Penumbra

The Bennie Maupin Ensemble

par Sophie Chambon le 13/07/2006

Note: 8.0    

Saxophoniste polyinstrumentiste, Bennie Maupin n'a enregistré que quatre albums en quarante ans de carrière. Il a accompagné par contre les plus grands : Miles Davis ("Bitches brew", "On the corner"), Herbie Hancock ("The headhunters"), Horace Silver, McCoy Tyner, Lee Morgan... Il livre avec "Penumbra", sur le label indépendant californien Cryptogramophone, distribué depuis peu en France par Orkhestra, une oeuvre très personnelle, où il intervient à la clarinette basse, au saxophone soprano, au ténor, à la flûte alto et même au piano sur le dernier titre "Equal justice".

Treize des quatorze compositions sont signées de Bennie Maupin, le titre éponyme étant une improvisation collective. Le Bennie Maupin Ensemble est composé du batteur Michael Stephens, ami de longue date, qui a aussi rédigé de vraies notes de pochette de ce Cd particulièrement soigné, à la belle couverture peinte où le bleu, couleur spirituelle s'il en est, prédomine. S'ajoute au trio de base - le bassiste Darek "Oles" Oleszkiewicz, dont la résonance chaude, profonde et boisée crée un sombre contrepoint harmonique et rythmique et le percussionniste Daryl Munyungo Jackson qui joue des différentes textures sonores, verre, acier, fûts de tambours, parvenant même à remuer l'air.

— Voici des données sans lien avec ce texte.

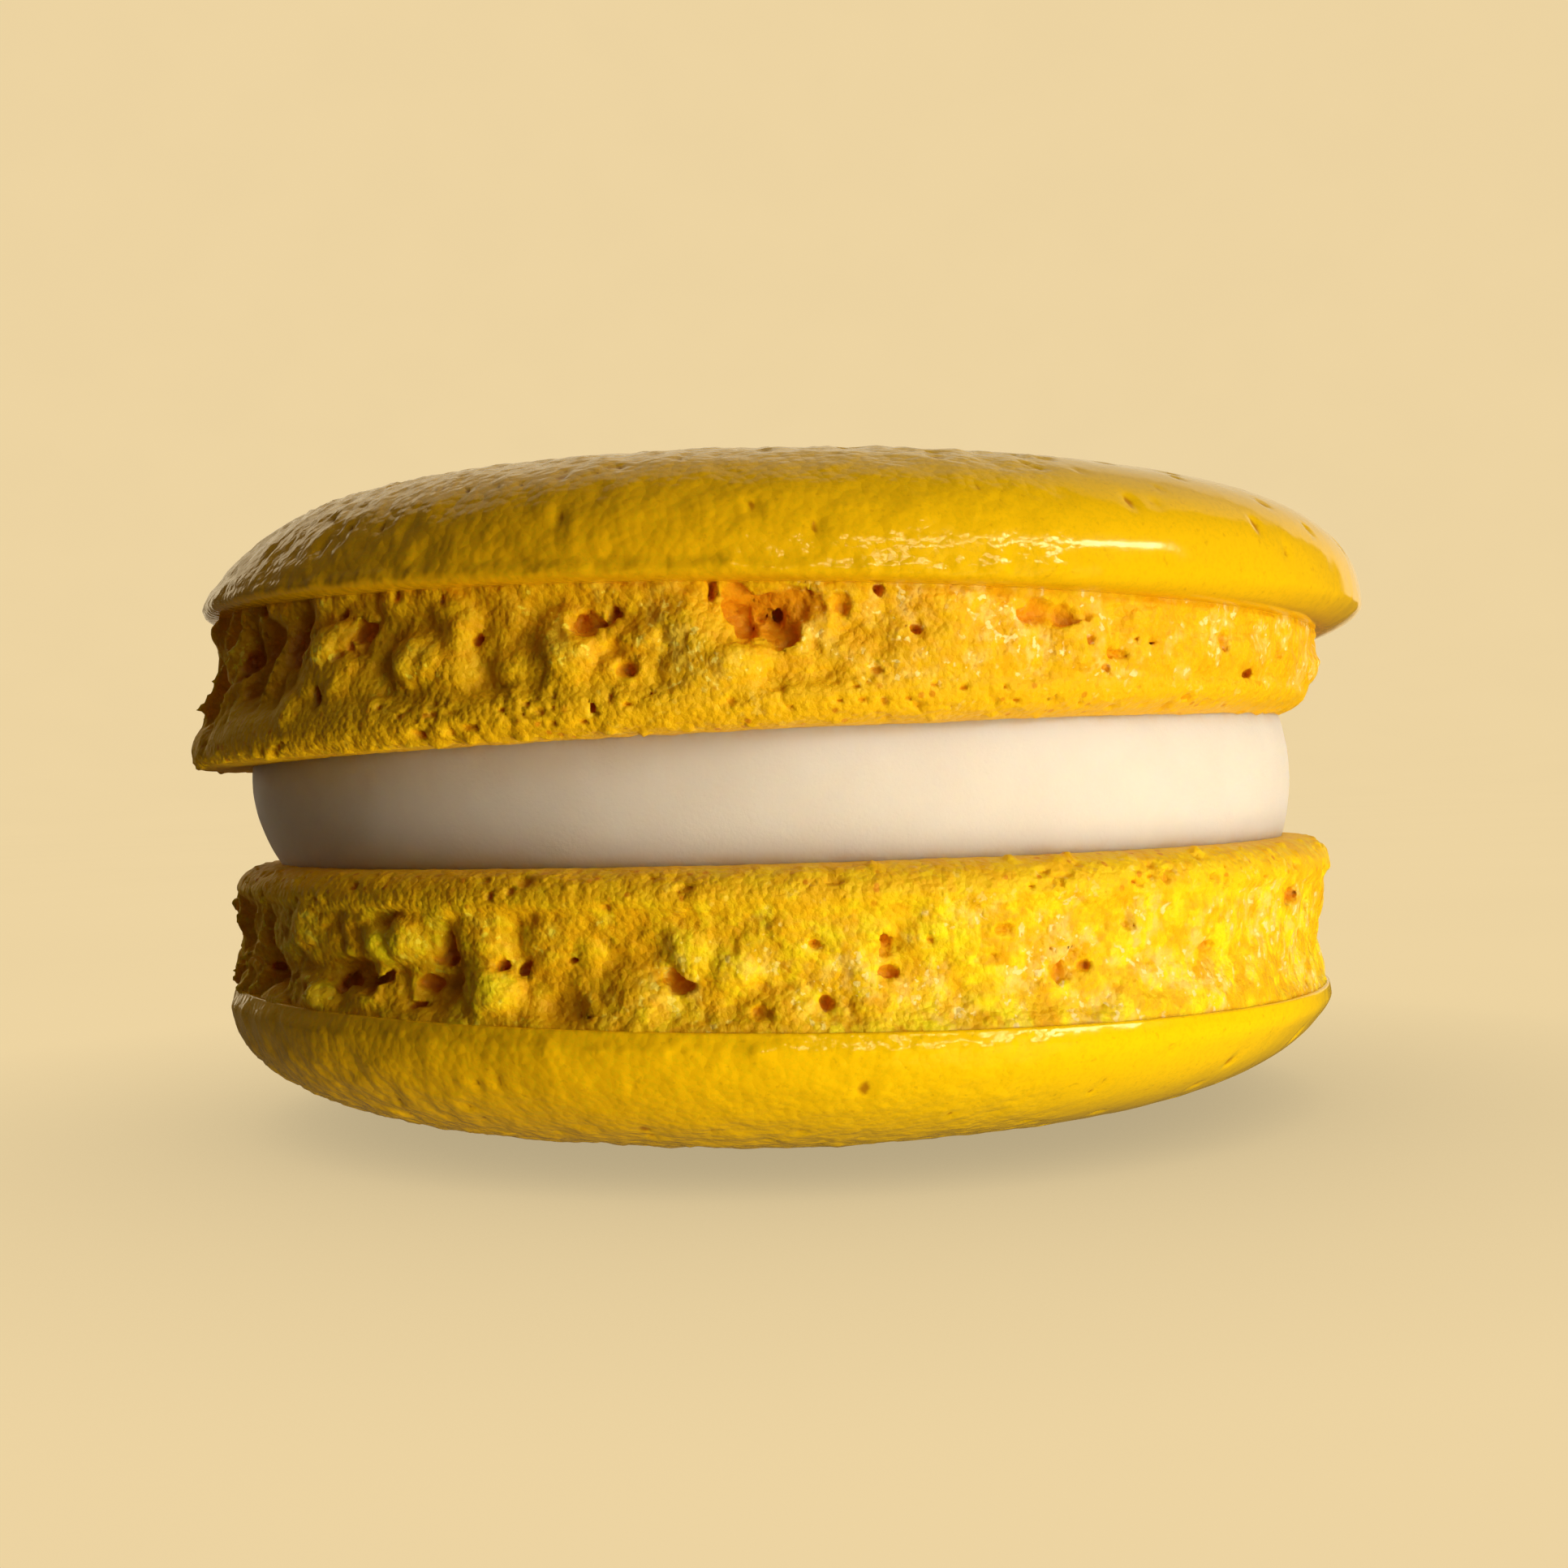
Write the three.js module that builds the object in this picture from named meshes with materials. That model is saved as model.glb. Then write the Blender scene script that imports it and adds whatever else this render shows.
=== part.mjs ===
// A french macaron: two almond meringue shells, each a smooth domed cap that rose on a ragged crumb foot,
// with a layer of cream pressed between the two feet.
// Millimetres, +Z up, -Y is the front. The macaron lies on the dome of its lower shell, and the origin is
// the centre of the flat spot there. An azimuth is 0 at the front and grows towards the right, +X.

import * as THREE from "three";
import { mergeVertices } from "three/addons/utils/BufferGeometryUtils.js";

// Driving dimensions. The heights in a shell are measured from its inner face, the one on the cream,
// towards the top of its dome, and averages are taken round the shell.
const UPPER = {
  name: "upper_shell",
  colour: 0xf0b70c,
  seed: 11,
  domeUp: true,
  footHeight: 4.31, // inner face to the lip of the cap, on average
  footSwing: -1.3, // how much higher the lip is on the right than on average
  faceRadius: 20.6, // the flat inner face
  collarRadius: 21.7, // the pressed rim of the foot beside the cream
  collarRound: 0.9, // height of the rim's rounded edge
  waistRadius: 21.6, // the foot at mid height
  creaseRadius: 21.35, // the foot where it meets the lip
  footOval: 0.3, // how much further it stands out under the lip at the front and back
  rimLean: 1.6, // how far the rim leans out on the left, beyond footLean
  footLean: 0.5, // how far the whole foot leans out on the left
  capRadius: 22.4, // the cap at its widest
  lipHeight: 0.8, // the lip to the cap's widest level
  domeHeight: 4.26, // the widest level to the shoulder's top
  domeSwing: -0.86, // the same as footSwing, for the dome
  shoulder: 6.4, // superellipse exponents of the dome: how far out its top stays flat,
  fall: 2.1, // and how round it falls to the widest level
  slump: 0.86, // how far the shoulder has sunk in on the left
  crown: 0.25, // how much higher the middle of the dome is
  flatRadius: 0,
  hollows: [
    // azimuth in degrees, height, width and tallness of the opening, depth
    [-2, 3.4, 2.2, 1.5, 1.5],
    [-17, 3.2, 1.5, 0.5, 0.7],
    [-38, 3.2, 1.8, 0.9, 1.0],
    [21.5, 3.6, 1.7, 0.8, 0.35],
    [33, 2.6, 1.0, 0.5, 0.6],
    [-60, 2.8, 2.3, 1.4, 1.2],
    [-74, 2.2, 1.6, 1.4, 0.9],
  ],
};
const LOWER = {
  name: "lower_shell",
  colour: 0xf6c210,
  seed: 47,
  domeUp: false,
  footHeight: 4.99,
  footSwing: 0.52,
  faceRadius: 20.1,
  collarRadius: 21.35,
  collarRound: 1.0,
  waistRadius: 21.0,
  creaseRadius: 21.2,
  footOval: 0,
  rimLean: 0,
  footLean: -0.1,
  capRadius: 21.5,
  lipHeight: 0.56,
  domeHeight: 4.22,
  domeSwing: 0,
  shoulder: 4.8,
  fall: 1.75,
  slump: 0,
  crown: 0.29,
  flatRadius: 8.5, // the flat spot that the macaron lies on
  hollows: [
    [-31, 2.7, 1.0, 0.8, 0.7],
    [-42, 3.9, 2.8, 1.0, 1.1],
    [-8, 3.6, 0.9, 0.7, 0.7],
    [24.5, 3.5, 0.8, 1.3, 0.8],
    [9, 2.4, 0.7, 0.5, 0.5],
    [-68, 3.2, 2.2, 1.3, 1.0],
  ],
};
const CREAM = {
  name: "cream",
  colour: 0xf3e3cd,
  faceGap: 0.3, // to each shell's inner face
  thickness: 4.12, // between the two inner faces, on the axis
  bottomRadius: 19.6,
  topRadius: 20.1,
  bulge: 0.35, // how far the side swells out between them
  topShift: -0.5, // the cream is squeezed out further on the left at the top
  edgeRound: 0.25,
};
const UPPER_SHIFT = 0.49; // the upper shell lies this far to the right of the lower one
const UPPER_TILT = THREE.MathUtils.degToRad(1.26); // and its right side is a little higher

// How finely the solids are divided.
const AROUND = 144; // segments round a shell
const CREAM_AROUND = 96;
const FOOT_ROWS = 8;
const COLLAR_ROWS = 2;
const LIP_ROWS = 3;
const DOME_ROWS = 6;

// The relief of the crumb: rounded lumps, and hollows that the random draw adds round the back.
const LUMP_SIZE = 2.3;
const LUMP_DEPTH = 0.75;
const BACK_HOLLOWS = 15;
const BACK_FROM = 80; // degrees of azimuth
const BACK_TO = 285;

// The shape of the caps.
const OUTLINE_WAVER = 0.12; // how far the outline strays from a circle
const DOME_FROM = 0.3; // the share of the dome's height where its swing is all in
const SLUMP_LEVEL = 0.6; // the share of the dome's height where its sunk side is deepest,
const SLUMP_SPREAD = 0.45; // and how far up and down that reaches
const SLUMP_FADE = 0.6; // the height over which it begins at the widest level

const QUARTER = Math.PI / 2;
const lerp = THREE.MathUtils.lerp;
const smoothstep = THREE.MathUtils.smoothstep;

// A number from 0 to 1 for each point of a whole-number lattice.
function lattice(ix, iy, iz) {
  let h = (Math.imul(ix, 374761393) + Math.imul(iy, 668265263) + Math.imul(iz, 1440662683)) | 0;
  h = Math.imul(h ^ (h >>> 13), 1274126177);
  return ((h ^ (h >>> 16)) >>> 0) / 4294967296;
}

// Smooth noise from 0 to 1, with features about one unit across.
function noise(x, y, z) {
  const [ix, iy, iz] = [Math.floor(x), Math.floor(y), Math.floor(z)];
  const [u, v, w] = [x - ix, y - iy, z - iz].map((t) => t * t * (3 - 2 * t));
  const along = (dy, dz) => lerp(lattice(ix, iy + dy, iz + dz), lattice(ix + 1, iy + dy, iz + dz), u);
  return lerp(lerp(along(0, 0), along(1, 0), v), lerp(along(0, 1), along(1, 1), v), w);
}

// A seeded random draw, from 0 to 1.
function randomDraw(seed) {
  let count = 0;
  return () => lattice(seed, (count += 1), 7);
}

// Half of the shell's section: inner face, collar, foot, lip, dome.
function sectionOf(shell) {
  const { faceRadius, collarRadius, collarRound, footHeight, capRadius, lipHeight } = shell;
  const points = [new THREE.Vector2(0, 0)];

  for (let i = 0; i <= COLLAR_ROWS; i += 1) {
    const turn = (i / COLLAR_ROWS) * QUARTER;
    const out = lerp(faceRadius, collarRadius, Math.sin(turn));
    points.push(new THREE.Vector2(out, collarRound * (1 - Math.cos(turn))));
  }

  const footSide = new THREE.SplineCurve([
    new THREE.Vector2(collarRadius, collarRound),
    new THREE.Vector2(shell.waistRadius, footHeight * 0.5),
    new THREE.Vector2(shell.creaseRadius, footHeight),
  ]);
  points.push(...footSide.getPoints(FOOT_ROWS).slice(1));

  for (let i = 1; i <= LIP_ROWS; i += 1) {
    const turn = (i / LIP_ROWS) * QUARTER;
    const out = lerp(shell.creaseRadius, capRadius, Math.sin(turn));
    points.push(new THREE.Vector2(out, footHeight + lipHeight * (1 - Math.cos(turn))));
  }

  const widest = footHeight + lipHeight;
  for (let i = DOME_ROWS; i > 0; i -= 1) {
    const turn = (i / (DOME_ROWS + 1)) * QUARTER;
    const radius = capRadius * Math.pow(Math.sin(turn), 2 / shell.shoulder);
    points.push(new THREE.Vector2(radius, widest + domeHeightAt(shell, radius)));
  }
  const top = widest + domeHeightAt(shell, shell.flatRadius);
  if (shell.flatRadius) points.push(new THREE.Vector2(shell.flatRadius, top));
  points.push(new THREE.Vector2(0, top));
  return points;
}

// The dome's height above the cap's widest level.
function domeHeightAt(shell, radius) {
  const out = Math.min(radius / shell.capRadius, 1);
  const round = Math.pow(1 - Math.pow(out, shell.shoulder), 1 / shell.fall);
  return shell.domeHeight * round + shell.crown * (1 - out * out);
}

const shellHeight = (shell) => shell.footHeight + shell.lipHeight + domeHeightAt(shell, shell.flatRadius);

// The hollows of a foot: the ones given, and more round the back.
function hollowsOf(shell) {
  const draw = randomDraw(shell.seed);
  const hollows = shell.hollows.map(([azimuth, height, width, tall, depth]) => ({
    azimuth: THREE.MathUtils.degToRad(azimuth), height, width, tall, depth,
  }));
  for (let i = 0; i < BACK_HOLLOWS; i += 1) {
    const azimuth = THREE.MathUtils.degToRad(lerp(BACK_FROM, BACK_TO, (i + 0.8 * draw()) / BACK_HOLLOWS));
    const height = shell.footHeight * lerp(0.4, 0.85, draw());
    const width = lerp(0.9, 2.5, draw());
    hollows.push({ azimuth, height, width, tall: width * lerp(0.45, 0.8, draw()), depth: 0.55 * width });
  }
  return hollows;
}

// How deep the crumb lies below the plain foot at a point of its side.
function crumbDepth(shell, hollows, azimuth, height) {
  const edge = smoothstep(height, shell.collarRound, shell.collarRound + 0.8)
    * smoothstep(shell.footHeight - height, 0, 0.6);
  const [x, y] = [Math.sin(azimuth), Math.cos(azimuth)].map((side) => (side * shell.waistRadius) / LUMP_SIZE);
  const lump = Math.abs(2 * noise(x, y, height / LUMP_SIZE + shell.seed) - 1);
  let depth = edge * LUMP_DEPTH * (0.6 - lump);
  for (const hollow of hollows) {
    const turn = Math.atan2(Math.sin(azimuth - hollow.azimuth), Math.cos(azimuth - hollow.azimuth));
    const across = (turn * shell.waistRadius) / (0.5 * hollow.width);
    const up = (height - hollow.height) / (0.5 * hollow.tall);
    depth += edge * hollow.depth * Math.exp(-0.7 * (across * across + up * up));
  }
  return depth;
}

// Moves a point of the plain turned shell to where the real, uneven one has it.
function shapeShellPoint(shell, hollows, point) {
  const radius = Math.hypot(point.x, point.y);
  const azimuth = Math.atan2(point.x, -point.y);
  const right = Math.sin(azimuth);
  const height = point.z;
  const { footHeight, domeHeight } = shell;
  const widest = footHeight + shell.lipHeight;
  const up = Math.min(height / footHeight, 1);
  const underLip = 1 - smoothstep(height, footHeight, widest);
  const inDome = smoothstep(height, footHeight, widest + DOME_FROM * domeHeight);

  const lean = shell.footLean + shell.rimLean * (1 - up) * (1 - up);
  const oval = shell.footOval * up * Math.cos(2 * azimuth);
  const waver = OUTLINE_WAVER * (Math.sin(2 * azimuth + shell.seed) + Math.sin(3 * azimuth)) * up;
  const fromShoulder = ((height - widest) / domeHeight - SLUMP_LEVEL) / SLUMP_SPREAD;
  const sunk = shell.slump * Math.exp(-fromShoulder * fromShoulder)
    * smoothstep(-right, 0.1, 1) * smoothstep(height, widest - SLUMP_FADE, widest + SLUMP_FADE);
  const onSide = smoothstep(radius, 0.45 * shell.capRadius, shell.faceRadius);
  let moved = radius + onSide * (underLip * (oval - lean * right) + waver - sunk);
  if (height > 0 && height < footHeight + 0.01) moved -= crumbDepth(shell, hollows, azimuth, height);

  const swing = lerp(shell.footSwing, shell.domeSwing, inDome) * up;
  const raised = (radius / shell.capRadius) * swing * right;
  point.set(moved * Math.sin(azimuth), -moved * Math.cos(azimuth), height + raised);
}

// Joins what a turned section leaves apart, drops what it collapses on the axis, and moves every vertex.
function closedBody(geometry, movePoint) {
  geometry.rotateX(Math.PI / 2);
  geometry.deleteAttribute("normal");
  geometry.deleteAttribute("uv");
  const body = mergeVertices(geometry, 1e-5);
  const kept = [];
  for (let i = 0; i < body.index.count; i += 3) {
    const [a, b, c] = [0, 1, 2].map((corner) => body.index.getX(i + corner));
    if (a !== b && b !== c && c !== a) kept.push(a, b, c);
  }
  body.setIndex(kept);

  const position = body.attributes.position;
  const point = new THREE.Vector3();
  for (let i = 0; i < position.count; i += 1) {
    point.fromBufferAttribute(position, i);
    movePoint(point);
    position.setXYZ(i, point.x, point.y, point.z);
  }
  body.computeVertexNormals();
  return body;
}

function meshOf(piece, geometry, roughness) {
  const mesh = new THREE.Mesh(
    geometry,
    new THREE.MeshStandardMaterial({ color: piece.colour, roughness, metalness: 0 }),
  );
  mesh.name = piece.name;
  return mesh;
}

// A shell, built with its inner face at z = 0 and its dome above or below it.
function buildShell(shell) {
  const hollows = hollowsOf(shell);
  const side = shell.domeUp ? 1 : -1;
  const section = sectionOf(shell).map((point) => new THREE.Vector2(point.x, side * point.y));
  if (!shell.domeUp) section.reverse();
  const body = closedBody(new THREE.LatheGeometry(section, AROUND), (point) => {
    point.z *= side;
    shapeShellPoint(shell, hollows, point);
    point.z *= side;
  });
  return meshOf(shell, body, 0.45);
}

// The cream, built with its lower face at z = 0, under the tilted inner face of the upper shell.
function buildCream() {
  const { thickness, faceGap, bottomRadius, topRadius, bulge, edgeRound } = CREAM;
  const top = thickness - 2 * faceGap;
  const path = new THREE.Path().moveTo(0, 0).lineTo(bottomRadius - edgeRound, 0);
  path.splineThru([
    new THREE.Vector2(bottomRadius, edgeRound),
    new THREE.Vector2((bottomRadius + topRadius) / 2 + bulge, top / 2),
    new THREE.Vector2(topRadius, top - edgeRound),
    new THREE.Vector2(topRadius - edgeRound, top),
  ]);
  path.lineTo(0, top);
  const body = closedBody(new THREE.LatheGeometry(path.getPoints(2), CREAM_AROUND), (point) => {
    const up = point.z / top;
    const tilt = Math.tan(UPPER_TILT) * point.x * up;
    point.x += CREAM.topShift * up;
    point.z += tilt;
  });
  return meshOf(CREAM, body, 0.55);
}

const macaron = new THREE.Group();

const lower = buildShell(LOWER);
lower.position.z = shellHeight(LOWER);

const cream = buildCream();
cream.position.z = lower.position.z + CREAM.faceGap;

const upper = buildShell(UPPER);
upper.position.set(UPPER_SHIFT, 0, lower.position.z + CREAM.thickness);
upper.rotation.y = -UPPER_TILT;

macaron.add(lower, cream, upper);

export default macaron;
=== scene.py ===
import math
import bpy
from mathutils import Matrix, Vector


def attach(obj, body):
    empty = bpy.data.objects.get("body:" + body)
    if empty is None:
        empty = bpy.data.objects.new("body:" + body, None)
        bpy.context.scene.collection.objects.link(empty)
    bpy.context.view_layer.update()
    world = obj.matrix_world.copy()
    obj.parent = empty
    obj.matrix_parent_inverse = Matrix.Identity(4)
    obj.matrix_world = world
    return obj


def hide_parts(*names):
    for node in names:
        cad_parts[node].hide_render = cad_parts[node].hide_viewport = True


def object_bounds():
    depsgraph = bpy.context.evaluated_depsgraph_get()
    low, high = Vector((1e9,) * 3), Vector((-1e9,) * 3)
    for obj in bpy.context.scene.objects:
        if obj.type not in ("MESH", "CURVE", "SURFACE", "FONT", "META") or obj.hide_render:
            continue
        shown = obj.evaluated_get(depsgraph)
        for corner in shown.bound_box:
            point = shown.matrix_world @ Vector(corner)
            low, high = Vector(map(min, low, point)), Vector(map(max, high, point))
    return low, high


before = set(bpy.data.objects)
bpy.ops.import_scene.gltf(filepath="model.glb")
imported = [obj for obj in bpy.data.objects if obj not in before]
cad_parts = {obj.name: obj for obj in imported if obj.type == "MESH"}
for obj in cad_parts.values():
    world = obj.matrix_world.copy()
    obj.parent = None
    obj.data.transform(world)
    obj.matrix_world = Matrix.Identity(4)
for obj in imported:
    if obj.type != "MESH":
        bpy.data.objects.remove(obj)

from types import SimpleNamespace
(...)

Une réelle communion s'établit entre les différents partenaires, la musique les conduisant vers la sérénité, en ouvrant la voie. On ressort profondément apaisé à l'écoute de cet album : de la musique de Bennie Maupin émane un rayonnement particulier comme si ses compositions provenaient d'un autre monde. Une musique réfléchie, profonde, toujours ouverte qui puise ses racines dans une spiritualité réelle. La rythmique plus que jamais assume sa fonction vitale, elle bruisse et pulse dans l'évident "See the positive" ou dans ce "Message to Prez", où elle n'intervient qu'après une longue introduction où les silences jouent à plein, complétant les effets de bec, de souffle de Maupin. Celui-ci a un son ample, puissant et une très belle amplitude. Sans bousculer les tempos, il atteint une plénitude de son et un volume imposant et majestueux. Quand il rend hommage en solo à la clarinette basse à Eric Dolphy "One for Dolphy", il affectionne l'extrême grave plus encore que le suraigu, même s'il n'hésite pas à franchir las intervalles.
Avec "Penumbra", on est au cœur des tambours avant que ne démarre ce petit riff à la flûte alto qui reviendra hanter longtemps notre mémoire auditive. Jamais musique n'a été autant en adéquation avec le sens : un des morceaux les plus planants où s'équilibrent recherche, inspiration, et mise en condition : tout un mystère qui révèle sa part d'ombre comme les lettres d'or de la définition du mot "penumbra" en cercle sur la pochette : "the part of an image where shade imperceptibly blends with light, a partial outer shadow that is lighter than the darker inner shadow".

C'est une des grandes réussites de cet ensemble de parvenir à traduire simplement mais avec conviction la spiritualité en musique.